I was introduced to this dish by my mother-in-law, Tillie, and I immediately fell in love with it. I have eaten it at many Ukrainian celebrations where it was cooked by other family members and “church ladies”, but there is no one who can make the soft creamy version like Tillie a.k.a. Baba.

27. by anonymous on Jun 7, 2013 at 5:16 PM PDT

“Nachynka” just means “Stuffing” Does not have to be made out of corn.
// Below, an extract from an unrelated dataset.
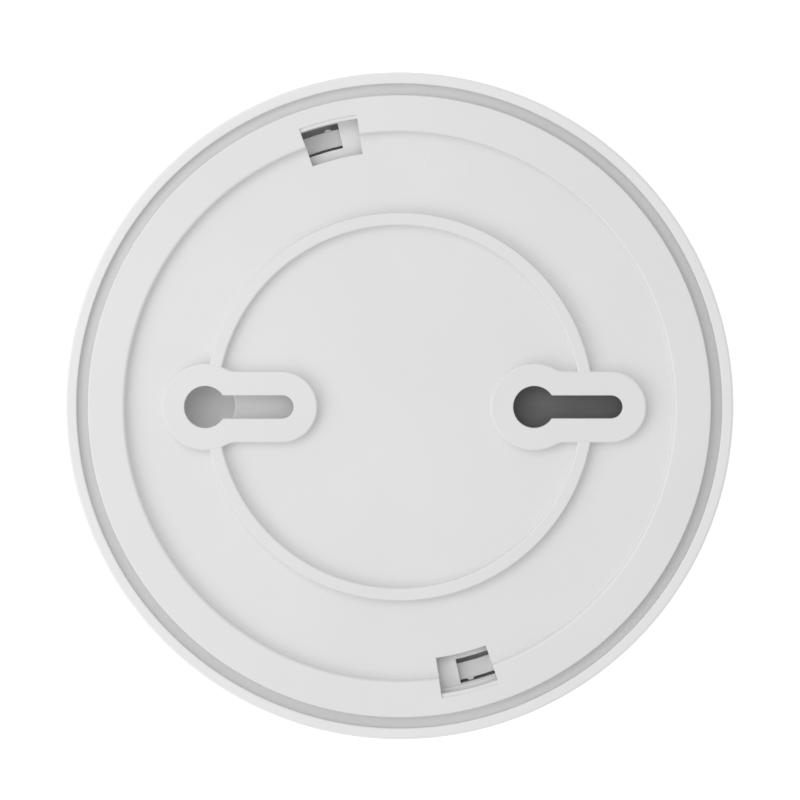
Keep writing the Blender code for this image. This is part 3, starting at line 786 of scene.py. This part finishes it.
front = front_shell()
sounder_slots = []
for i in range(5):
    y = SOUNDER_XY[1] + 3.2 * (i - 2)
    half = math.sqrt(max(9.5**2 - (3.2 * (i - 2)) ** 2, 0))
    x0, x1 = SOUNDER_XY[0] - half, SOUNDER_XY[0] + half
    sounder_slots.append(arc(x1, y, 0.8, -90, 90, 12) + arc(x0, y, 0.8, 90, 270, 12))
cut(front, prisms("front_holes", sounder_slots + [disc(*PIPE_XY, 1.8, 32)], -40, -30))
shade(front, curved_below=-2.95)
put(front, "detector", WHITE_SHADE_LIFTED, "front_cover")

# ------------------------------------------------------------------ button
button = turned("button_cap", filleted([
    (0, -37.18), (4.0, -37.14), (8.0, -36.94), (12.0, -36.40, 0.9), (12.0, -33.9, 0.1), (13.4, -33.9, 0.15),
    (13.4, -32.9, 0.15), (10.7, -32.9, 0.2), (10.7, -35.0, 0.6), (2.3, -35.1, 0.6), (2.3, -19.6, 0.3), (0, -19.6),
], 12), 120)
shade(button)
put(button, "button", WHITE_BUTTON, "test_button")

# ------------------------------------------------------------------ battery
bx = 30.75
battery_rings = []
for k in range(5):
    t = math.pi / 2 * k / 4
    battery_rings.append((-24.3 + 1.0 * (1 - math.sin(t)), 1.0 * (1 - math.cos(t))))
outline = lambda g: [(x, z) for x, z in rounded_rectangle(-13.25 + g, 13.25 - g, -8.75 + g, 8.75 - g, 2.2, 8)]
levels = [(-24.3, 0.9), (-24.2, 0.45), (-23.9, 0.12), (-23.4, 0.0), (21.1, 0.0), (21.6, 0.12), (21.9, 0.45), (22.0, 0.9)]
battery = loft("battery_jacketed", [(outline(g), y) for y, g in levels])
battery.data.transform(Matrix.Rotation(math.radians(-90), 4, "X"))
battery.data.transform(Matrix.Translation(Vector((bx, 0, -13.75))))
shade(battery, 40)
put(battery, "detector", JACKET, "battery_body")

# ------------------------------------------------------------------ carried-over nodes
FINISHES = {
    "light_pipe": CLEAR, "circuit_board": GREEN, "chamber_base": BLACK_MOULDED,
    "chamber_cap": BLACK_MOULDED, "insect_screen": WIRE, "ir_emitter": DARK_LENS,
    "photodiode": DARK_LENS, "sounder_housing": WHITE_SHADE_LIFTED, "piezo_disc": BRASS,
    "piezo_ceramic": CERAMIC, "sounder_contact_centre": NICKEL, "sounder_contact_edge": NICKEL,
    "battery_terminal_pos": NICKEL, "battery_terminal_neg": NICKEL, "battery_contact_pos": NICKEL,
    "battery_contact_neg": NICKEL, "switch_body": EPOXY, "switch_plunger": EPOXY,
    "microcontroller": EPOXY, "sounder_driver": EPOXY, "crystal": NICKEL, "boost_coil": FERRITE,
    "capacitor": SLEEVE, "status_led": RED, "board_screw_1": ZINC, "board_screw_2": ZINC,
    "board_screw_3": ZINC,
}
for name, mat in FINISHES.items():
    paint(NODES[name], mat)

# ------------------------------------------------------------------ stage
FLOOR_Z = CAD_BOX[0].z - 0.0002


def floor():
    g = Graph("studio_floor")
    s = g.shader
    cloud = g.noise(2.0, 2.0, 0.5)
    g.link(g.mix(g.remap(cloud, 0.0, 1.0), (0.89, 0.89, 0.89), (0.91, 0.91, 0.91)), s.inputs["Base Color"])
    s.inputs["Roughness"].default_value = 0.9
    s.inputs["Specular IOR Level"].default_value = 0.0
    s.inputs["Emission Color"].default_value = (1, 1, 1, 1)
    s.inputs["Emission Strength"].default_value = 0.42
    bm = bmesh.new()
    bmesh.ops.create_grid(bm, x_segments=2, y_segments=2, size=6.0)
    bmesh.ops.translate(bm, verts=bm.verts, vec=(0, 0, FLOOR_Z))
    plane = from_bmesh("floor", bm)
    paint(plane, g.mat)


floor()

world = bpy.data.worlds.new("studio")
bpy.context.scene.world = world
world.use_nodes = True
world.node_tree.nodes["Background"].inputs["Color"].default_value = (1, 1, 1, 1)
world.node_tree.nodes["Background"].inputs["Strength"].default_value = 0.645


def area(name, at, size, power, target=(0, 0, -0.01)):
    light = bpy.data.lights.new(name, "AREA")
    light.shape = "RECTANGLE"
    light.size, light.size_y = size
    light.energy = power
    obj = bpy.data.objects.new(name, light)
    obj.location = at
    obj.visible_camera = False
    obj.rotation_euler = (Vector(target) - Vector(at)).to_track_quat("-Z", "Y").to_euler()
    bpy.context.scene.collection.objects.link(obj)
    return obj


area("key_left", (-0.40, -0.13, 0.36), (0.60, 0.34), 0.90)
area("fill_top", (-0.20, 0.26, 0.55), (0.4, 0.4), 0.70)

scene = bpy.context.scene
scene.view_settings.view_transform = "Standard"
scene.view_settings.look = "None"
scene.view_settings.exposure = 0.0
scene.view_settings.gamma = 1.0

camera_data = bpy.data.cameras.new("camera")
camera = bpy.data.objects.new("camera", camera_data)
bpy.context.scene.collection.objects.link(camera)
DISTANCE = 1.15
camera_data.sensor_width = 36.0
camera_data.lens = 36.0 * DISTANCE / (0.8 / 5.485)
camera_data.clip_start, camera_data.clip_end = 0.05, 50.0
camera_data.dof.use_dof = False
TILT = 0.05              # radians; the view leans a little over the +Y edge
camera.location = (0.11 * MM, 1.29 * MM + DISTANCE * math.sin(TILT), DISTANCE * math.cos(TILT))
camera.rotation_euler = (-TILT, 0, 0)
scene.camera = camera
28. by anonymous on Oct 18, 2013 at 4:55 PM PDT

Anonymous, what is the origin of “sougo”? Is it native american, african? I had never heard of it before, but I’m going to try it. My Grandmother (who always said she was Black Dutch) and Mother always cooked cornmeal with pork broth and they called it “succotash”. Webster says that is a Native American corn and bean dish. Does anyone have any insight on this? I am so glad to find this information on Polenta. I have some but didn’t know how to cook it and am eager to try it. I only knew it was not cooked like cornmeal mush. Thank you, Margaret

29. by JudithK on Oct 19, 2013 at 2:45 AM PDT

Ciao anonymous! Are you sure you don’t mean ‘sugo’? That’s an Italian catch-all word for various types of red sauce. (What you call a dish depends on where you live in Italy.)
The most common way to serve polenta is with a good size dollop of meat sugo on top. In Umbria, in the fall, it’s traditional to serve it with a wild boar (cinghiale) sugo, other times of year an oca (goose) sauce is very tasty.

30. by anonymous on Apr 8, 2014 at 5:54 PM PDT

I used a combination of both recipes I put a cast iron pan below a small sause pot it came out pretty good but a bit gummy do I need to clock it longer to get a creamier texture or maby add more butter?